In 1976, Miki gave birth to a stillborn child. Immediately after the delivery, she had apparently become obsessed with the idea that the death of the second child was caused by a curse from the first one and, fearing that a proper burial for the second baby would arouse further jealousy, she dropped the tiny body down the shaft leading to the hospital incinerator. This time there was no indictment, on the grounds of temporary insanity from the loss of the child. In 1980, she had become pregnant for a third time; afterward, her husband made the following statement in court:

“In the early stages of this pregnancy, my wife became pretty unstable. I suppose she was worried because I was out of work and we didn’t really know how we were going to get by. She kept saying she was sure that the baby was already dead, that it had to be dead because the first two babies had left a curse on her. I thought this was all probably connected with her morning sickness, and she’d stop worrying as the pregnancy went along, so I didn’t do anything special. And, sure enough, about the fifth month she seemed to calm down.

“Things were still pretty tough, but I’d started working down on the docks around that time. Then, as she got closer to her due date, she started acting strange again; she’d say the baby wasn’t moving, that it felt like a rock and that meant it had to be dead, dead and rotting away inside her. That’s when I decided I’d better ask a psychiatrist about it. I guess you could say she was talking crazy by then; she’d say things like ‘You know, dear, even if this baby isn’t dead, I’m going to have to kill it once it’s born.
It just wouldn’t be fair to the other two to play favorites.’ The psychiatrist advised me to have her committed for a while after the birth, and that’s exactly what I did. She had a healthy baby girl and then went straight into a clinic for treatment.

“Well, things seemed to start to go a little better after that. I finally managed to find a proper job, and my wife seemed to be getting better. After about four months, she came home from the clinic all smiles and, soon as she was through the door, she went to pick up the baby. Unfortunately, the baby was a bit fussy and that seemed to set Miki off; before I could stop her she threw the kid down on its head.”

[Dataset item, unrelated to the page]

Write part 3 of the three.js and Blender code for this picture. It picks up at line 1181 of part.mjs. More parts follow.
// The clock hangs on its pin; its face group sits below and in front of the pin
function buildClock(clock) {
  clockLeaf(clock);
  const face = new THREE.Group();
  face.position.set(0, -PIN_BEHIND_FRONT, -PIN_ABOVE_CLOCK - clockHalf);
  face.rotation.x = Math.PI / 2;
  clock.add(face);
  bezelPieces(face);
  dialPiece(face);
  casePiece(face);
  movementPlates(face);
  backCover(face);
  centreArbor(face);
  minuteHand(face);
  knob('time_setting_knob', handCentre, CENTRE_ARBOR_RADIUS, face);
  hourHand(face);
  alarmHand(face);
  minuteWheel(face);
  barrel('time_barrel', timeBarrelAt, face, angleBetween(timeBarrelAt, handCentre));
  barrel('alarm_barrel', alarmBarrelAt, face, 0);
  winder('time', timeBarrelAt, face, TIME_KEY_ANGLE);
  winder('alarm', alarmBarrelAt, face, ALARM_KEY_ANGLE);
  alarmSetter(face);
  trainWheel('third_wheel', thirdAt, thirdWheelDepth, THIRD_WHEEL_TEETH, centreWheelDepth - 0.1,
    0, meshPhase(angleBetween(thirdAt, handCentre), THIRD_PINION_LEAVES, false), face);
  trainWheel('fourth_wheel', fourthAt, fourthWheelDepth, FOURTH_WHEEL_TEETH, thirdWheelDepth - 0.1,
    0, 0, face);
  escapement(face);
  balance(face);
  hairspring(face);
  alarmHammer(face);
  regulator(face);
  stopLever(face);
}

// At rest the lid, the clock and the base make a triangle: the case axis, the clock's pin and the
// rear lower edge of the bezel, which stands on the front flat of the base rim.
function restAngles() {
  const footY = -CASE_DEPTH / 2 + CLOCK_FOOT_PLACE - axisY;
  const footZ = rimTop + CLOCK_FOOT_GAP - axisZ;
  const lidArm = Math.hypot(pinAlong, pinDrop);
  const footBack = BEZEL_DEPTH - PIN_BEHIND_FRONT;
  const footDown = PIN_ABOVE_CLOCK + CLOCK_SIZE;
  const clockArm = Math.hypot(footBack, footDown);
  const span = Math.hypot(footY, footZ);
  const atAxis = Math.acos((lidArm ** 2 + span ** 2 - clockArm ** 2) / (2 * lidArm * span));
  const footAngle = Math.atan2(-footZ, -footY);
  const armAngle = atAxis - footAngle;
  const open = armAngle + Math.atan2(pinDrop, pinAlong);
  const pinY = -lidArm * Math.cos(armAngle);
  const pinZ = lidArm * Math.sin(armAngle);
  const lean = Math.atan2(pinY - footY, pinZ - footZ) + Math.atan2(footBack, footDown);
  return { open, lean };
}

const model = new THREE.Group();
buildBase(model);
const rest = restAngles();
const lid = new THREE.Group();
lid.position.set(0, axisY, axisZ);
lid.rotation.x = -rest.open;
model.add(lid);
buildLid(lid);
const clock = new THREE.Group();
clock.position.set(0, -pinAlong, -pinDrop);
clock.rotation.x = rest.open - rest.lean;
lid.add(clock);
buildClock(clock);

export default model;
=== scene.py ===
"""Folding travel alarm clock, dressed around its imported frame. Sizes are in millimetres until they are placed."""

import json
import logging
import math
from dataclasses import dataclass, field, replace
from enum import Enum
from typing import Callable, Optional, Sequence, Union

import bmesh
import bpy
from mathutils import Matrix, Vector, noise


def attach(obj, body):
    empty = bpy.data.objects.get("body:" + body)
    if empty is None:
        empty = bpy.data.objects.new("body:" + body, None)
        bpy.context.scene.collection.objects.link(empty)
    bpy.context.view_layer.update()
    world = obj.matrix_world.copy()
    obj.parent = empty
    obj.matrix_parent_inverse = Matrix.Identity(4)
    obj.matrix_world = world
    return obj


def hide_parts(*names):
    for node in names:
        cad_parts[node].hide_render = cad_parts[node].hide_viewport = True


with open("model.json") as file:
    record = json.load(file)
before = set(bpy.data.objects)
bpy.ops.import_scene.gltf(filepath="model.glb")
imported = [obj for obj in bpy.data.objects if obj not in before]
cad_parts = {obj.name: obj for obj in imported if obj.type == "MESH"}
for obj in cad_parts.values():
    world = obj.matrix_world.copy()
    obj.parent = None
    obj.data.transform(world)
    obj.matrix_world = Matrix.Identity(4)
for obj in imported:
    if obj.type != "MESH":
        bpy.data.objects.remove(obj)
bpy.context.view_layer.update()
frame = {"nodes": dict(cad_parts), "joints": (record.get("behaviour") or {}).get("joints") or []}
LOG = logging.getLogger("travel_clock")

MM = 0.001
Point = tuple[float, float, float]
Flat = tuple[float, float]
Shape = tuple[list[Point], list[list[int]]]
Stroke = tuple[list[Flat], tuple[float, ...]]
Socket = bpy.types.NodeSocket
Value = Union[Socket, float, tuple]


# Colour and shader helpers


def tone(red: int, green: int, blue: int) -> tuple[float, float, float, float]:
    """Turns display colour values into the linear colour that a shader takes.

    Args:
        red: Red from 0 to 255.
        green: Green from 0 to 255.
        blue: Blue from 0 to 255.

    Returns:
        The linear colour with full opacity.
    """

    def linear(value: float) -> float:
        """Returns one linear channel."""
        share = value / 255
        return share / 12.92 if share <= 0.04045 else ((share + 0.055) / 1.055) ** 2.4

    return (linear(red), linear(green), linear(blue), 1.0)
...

This time the court found criminal intent. Miki said in public that she hated the baby, resented it for crying at the sight of her after she’d spent so much time getting cured of her illness. She admitted to wanting to kill it. Furthermore, this time around the court psychiatrist found her sane, so there was no escaping the sentence. At present, she was forty-two years old and an inmate in Tochigi Prison.

Handy learned that the husband had not divorced Miki and was actually still waiting for her release. He was working as the driver for a tropical fish shop, which was where Handy decided to pay him a call. When he asked him about Miki, the man smiled fondly.

“She’s a good woman. You know what I mean? You can just feel it about her; she’s a real good woman.” He pointed at a fish swimming languidly in a large tank. “See that? It’s an Arowhana, worth more than two hundred thousand yen. Whenever I see it, I think of her. She wanted one of those fish more than anything in the world. I once went through some stuff she left at her parents’ house, and I found a notebook she kept as a kid with this detailed description of how you take care of a fish like this, all written
in a little girl’s handwriting—it was cute, I’m telling you. That’s the kind of kid she was; it got to me. You know, she really loved little live things; that notebook was proof—it was written long before she’d ever met me, so it had to be true. I guess you could say the past never lies, does it? And I suppose I always wanted to trust her; I used to tell myself over and over what a strong, good woman she was. But, you know, in the end I had to face it: Miki’s a good woman who happens to kill babies. Who knows, maybe she’s just too good.”